In this action to recover damages for personal injuries sustained in a New Mexico car-truck collision the trial court granted summary judgment for the defendant-appellee, United Van Lines, Inc. (United), on the ground of res judicata.
Plaintiff-appellant, New Mexico Veterans’ Service Commission (Service Commission), is the duly appointed guardian of Cleo C. Hawkins whose injuries from the accident produced permanent total disability and total mental incompetency. Before such appointment of Service Commission, Hawkins’ wife, Ethel, presuming to be his guardian, brought suit in the state court against United. In her representative capacity she sought recovery for the injuries to Hawkins and in her individual capacity she claimed damages for loss of consortium. United removed the case to the federal district court.
The case was tried twice. Before the submission of the case to the jury in the second trial, the parties entered into a settlement stipulation for a total sum without any division of the amount between the claim for injuries and the claim for loss of consortium. Judgment was entered in accord with the settlement and was satisfied by the widow acting personally and as guardian.
Later, Service Commission was appointed Hawkins’ guardian and brought the instant action. United moved for summary judgment on the ground that the issues presented had been adjudicated in the prior action. The facts are not controverted. The trial court granted summary judgment on the ground of res judicata.
Service Commission says that the judgment in the first case is void for lack of jurisdiction because the wife was not *550the legally appointed guardian. The record shows that the order for the appointment of the wife as guardian was made in a New Mexico state court on the same day the petition was filed, without any notice to Hawkins and without the appointment of an attorney to represent him. The New Mexico statute on the appointment of a guardian for an incompetent1 does not require notice to the incompetent or representation of him. The validity of a proceeding under this section is said to depend upon an adjudication of incompetency. The New Mexico statute in this regard2 requires a verified petition, an order setting the matter for hearing not earlier than 5 days thereafter, notice to the alleged incompetent, and appointment of an attorney to represent him. Blevins v. Cook, 66 N.M. 381, 348 P.2d 742, a case involving the validity of a deed executed by an incompetent’s guardian, appointed in proceedings substantially similar to those in the instant case, holds that the adjudication and appointment were void and may be collaterally attacked. The Blevins decision has no application here because we are concerned with the sufficiency of the plea of res judicata rather than the validity of the appointment.

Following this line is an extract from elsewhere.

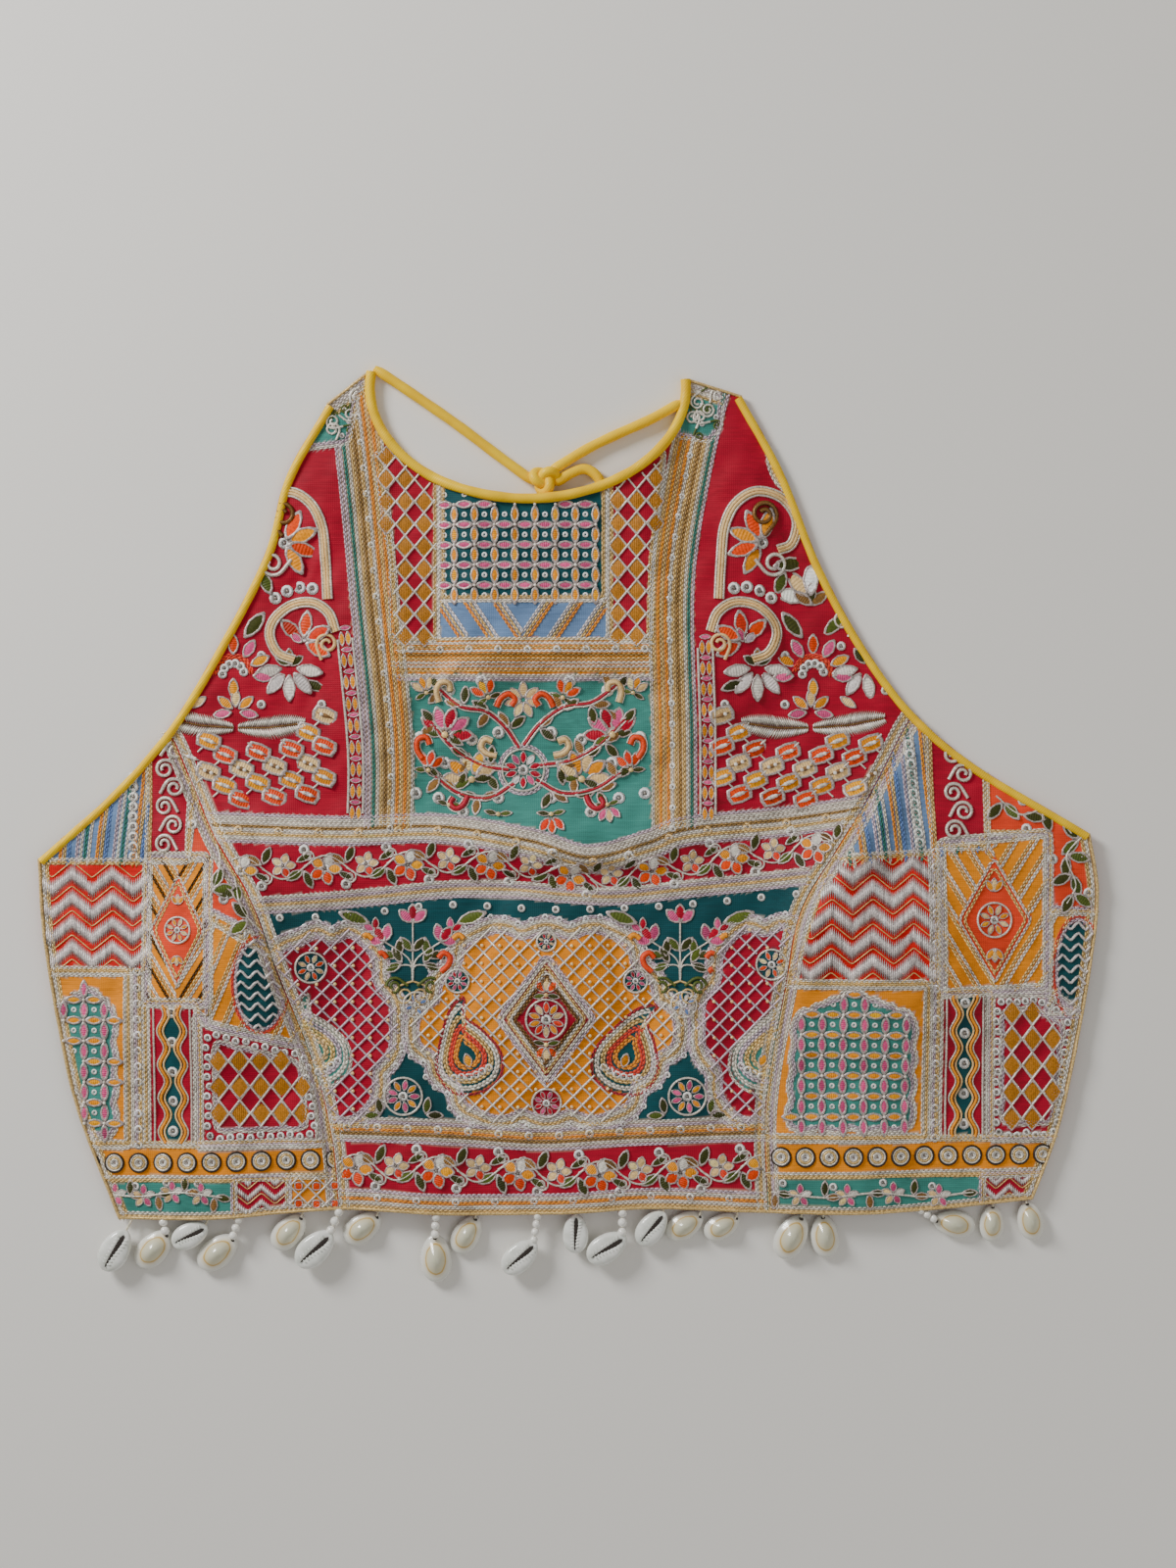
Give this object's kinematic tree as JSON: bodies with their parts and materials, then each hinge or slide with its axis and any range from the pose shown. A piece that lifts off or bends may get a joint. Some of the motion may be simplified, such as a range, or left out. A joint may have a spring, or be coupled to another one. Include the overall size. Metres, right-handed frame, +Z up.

The jurisdiction of the United States District Court for the District of New Mexico over the parties and the subject matter of the suit brought by the wife as guardian is clear. The issues in that case included all the issues here presented. The first trial resulted in a verdict for the defendant United which was set aside by the court. On the second trial, after the evidence was in, the parties agreed on a settlement which was approved by the court and judgment was entered thereon. Such approval by a judge who had twice heard the evidence establishes that the amount of the settlement was fair to the incompetent.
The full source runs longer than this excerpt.